■ PROBLEM TO WORK ON ■
Look through the data below and return each line where "object" appears.

* begin STORED ROWS *

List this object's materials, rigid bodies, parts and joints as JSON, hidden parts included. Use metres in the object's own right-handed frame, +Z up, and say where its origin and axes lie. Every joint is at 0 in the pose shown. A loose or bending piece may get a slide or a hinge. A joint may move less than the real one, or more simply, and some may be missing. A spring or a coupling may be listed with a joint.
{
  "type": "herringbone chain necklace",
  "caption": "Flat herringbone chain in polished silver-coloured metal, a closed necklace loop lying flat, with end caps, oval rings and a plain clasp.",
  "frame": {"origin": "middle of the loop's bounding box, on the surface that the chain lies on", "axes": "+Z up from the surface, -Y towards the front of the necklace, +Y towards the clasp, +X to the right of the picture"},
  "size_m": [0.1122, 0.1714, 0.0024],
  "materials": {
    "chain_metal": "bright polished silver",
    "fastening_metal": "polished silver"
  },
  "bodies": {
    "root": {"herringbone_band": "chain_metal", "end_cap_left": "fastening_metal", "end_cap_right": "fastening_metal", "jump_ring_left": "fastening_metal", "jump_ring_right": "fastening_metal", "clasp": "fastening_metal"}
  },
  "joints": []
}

* end STORED ROWS *
* begin STORED ROWS *

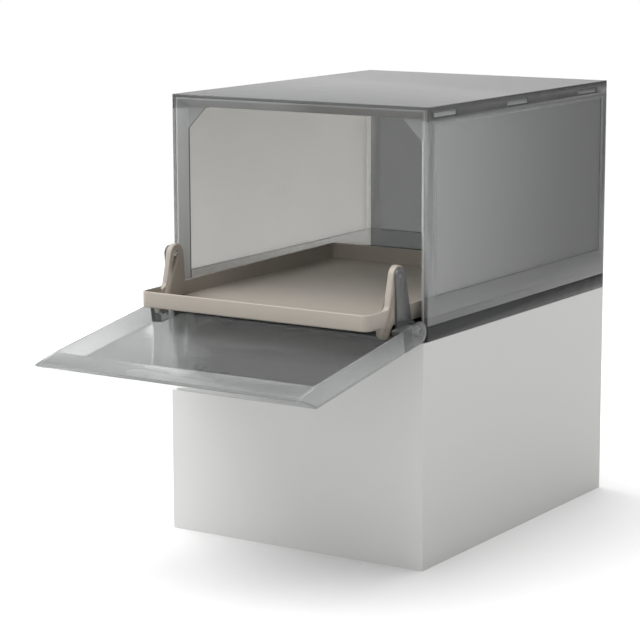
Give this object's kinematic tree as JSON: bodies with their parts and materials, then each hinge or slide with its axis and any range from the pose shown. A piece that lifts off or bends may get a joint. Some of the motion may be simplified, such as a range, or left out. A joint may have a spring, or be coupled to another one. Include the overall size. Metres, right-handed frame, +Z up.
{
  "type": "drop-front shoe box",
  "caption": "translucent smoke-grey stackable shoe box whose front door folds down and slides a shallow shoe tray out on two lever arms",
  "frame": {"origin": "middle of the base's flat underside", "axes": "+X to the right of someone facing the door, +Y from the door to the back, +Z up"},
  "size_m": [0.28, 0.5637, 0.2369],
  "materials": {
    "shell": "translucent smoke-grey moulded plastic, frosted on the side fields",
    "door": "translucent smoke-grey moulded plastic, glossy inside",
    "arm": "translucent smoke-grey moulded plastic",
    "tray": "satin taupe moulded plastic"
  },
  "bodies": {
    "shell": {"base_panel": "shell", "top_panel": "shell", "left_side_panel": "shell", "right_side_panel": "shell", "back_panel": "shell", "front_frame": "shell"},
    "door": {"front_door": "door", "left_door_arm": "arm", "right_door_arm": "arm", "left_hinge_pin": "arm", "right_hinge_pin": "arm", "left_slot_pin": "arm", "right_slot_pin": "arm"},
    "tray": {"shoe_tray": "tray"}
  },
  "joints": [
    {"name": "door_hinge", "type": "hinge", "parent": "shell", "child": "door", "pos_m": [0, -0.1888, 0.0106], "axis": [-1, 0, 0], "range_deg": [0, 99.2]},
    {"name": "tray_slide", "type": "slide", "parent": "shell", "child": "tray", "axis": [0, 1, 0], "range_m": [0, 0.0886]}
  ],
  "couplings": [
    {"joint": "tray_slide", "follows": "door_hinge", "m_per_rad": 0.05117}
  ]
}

* end STORED ROWS *

■ RESPONSE TO THE EXERCISE ■
List this object's materials, rigid bodies, parts and joints as JSON, hidden parts included. Use metres in the object's own right-handed frame, +Z up, and say where its origin and axes lie. Every joint is at 0 in the pose shown. A loose or bending piece may get a slide or a hinge. A joint may move less than the real one, or more simply, and some may be missing. A spring or a coupling may be listed with a joint.
Give this object's kinematic tree as JSON: bodies with their parts and materials, then each hinge or slide with its axis and any range from the pose shown. A piece that lifts off or bends may get a joint. Some of the motion may be simplified, such as a range, or left out. A joint may have a spring, or be coupled to another one. Include the overall size. Metres, right-handed frame, +Z up.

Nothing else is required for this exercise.